NVR RTOs (RTOs regulated by ASQA) must meet the requirement detailed in the legislative instrument Financial Viability Risk Assessment Requirements 2011.
ASQA generally assess RTOs Financial Viability when an organisation applies for initial registration.
ASQA considers common indicators of financial performance and position to determine:
an organisation’s likely business continuity, andits financial capacity to deliver quality outcomes.
These common indicators of financial performance and position are listed in Part 4 of the Financial Viability Risk Assessment Requirements 2011.

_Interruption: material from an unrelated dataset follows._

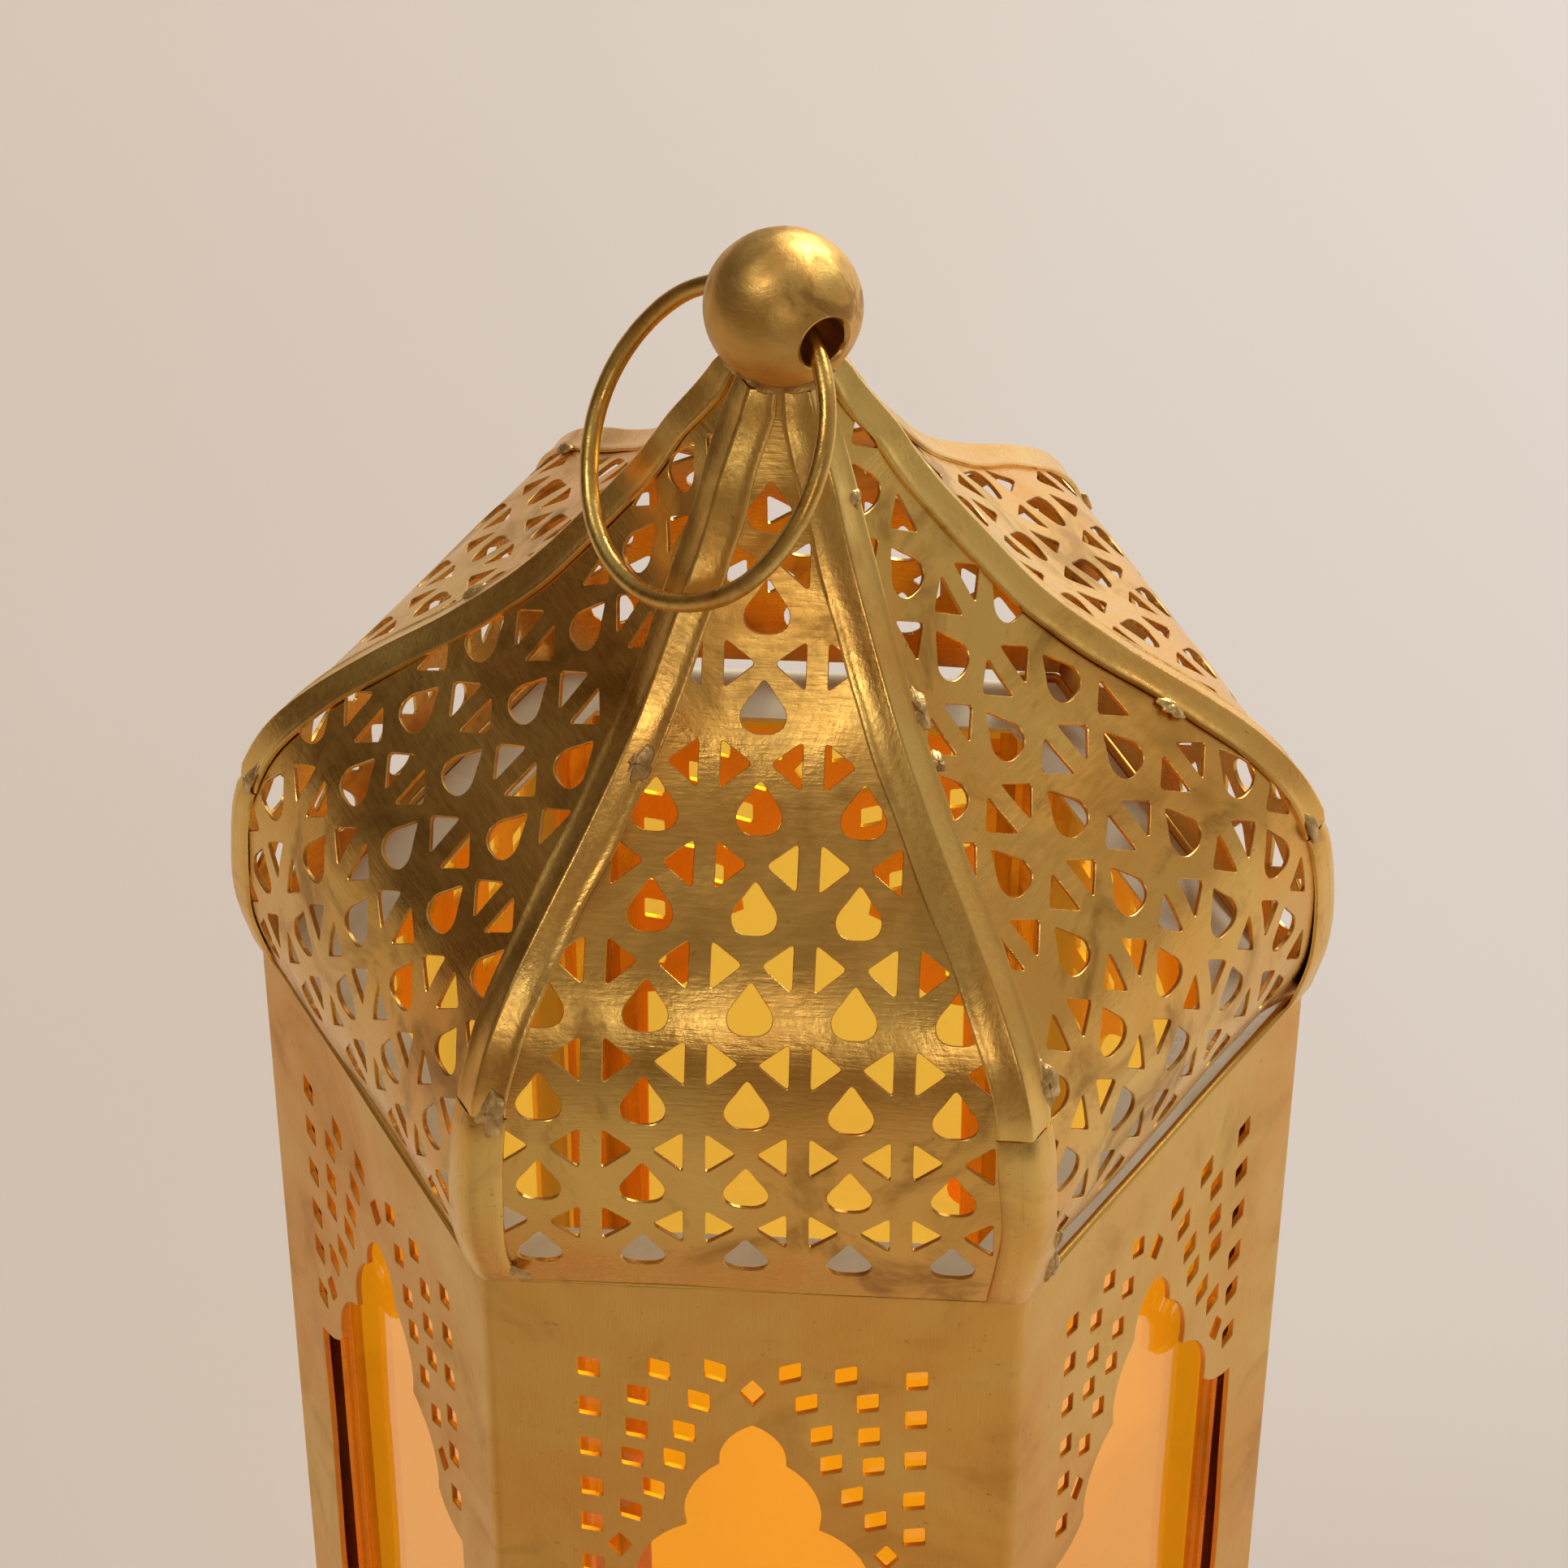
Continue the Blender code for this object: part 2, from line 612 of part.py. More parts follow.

Some specific measures used by ASQA to assess financial viability are:
- Net Tangible Assets (total assets, less intangible assets, less total liabilities): are required to be greater or equal to 2 per cent of the forecast revenue (or revenue for the current year if forecast revenue is not available).
- Working Capital Ratio (current assets less current liabilities): are required to be greater or equal to 2.5 per cent of forecast revenue for the next year (or revenue for the current year, if forecast revenue is not available).
- Current Ratio (current assets divided by current liabilities): are required to be greater than or equal to 1.0.
- Debt Ratio (total liabilities divided by total assets): a debt ratio of less or equal to 1.0 is desirable.
- Profitability (net profit after tax): positive outcomes are well regarded; however, losses will not necessarily disqualify applicants, unless net tangible assets are insufficient to support ongoing operations.
ASQA has recently released a Financial Viability Risk Assessment – Fact sheet including information about this process.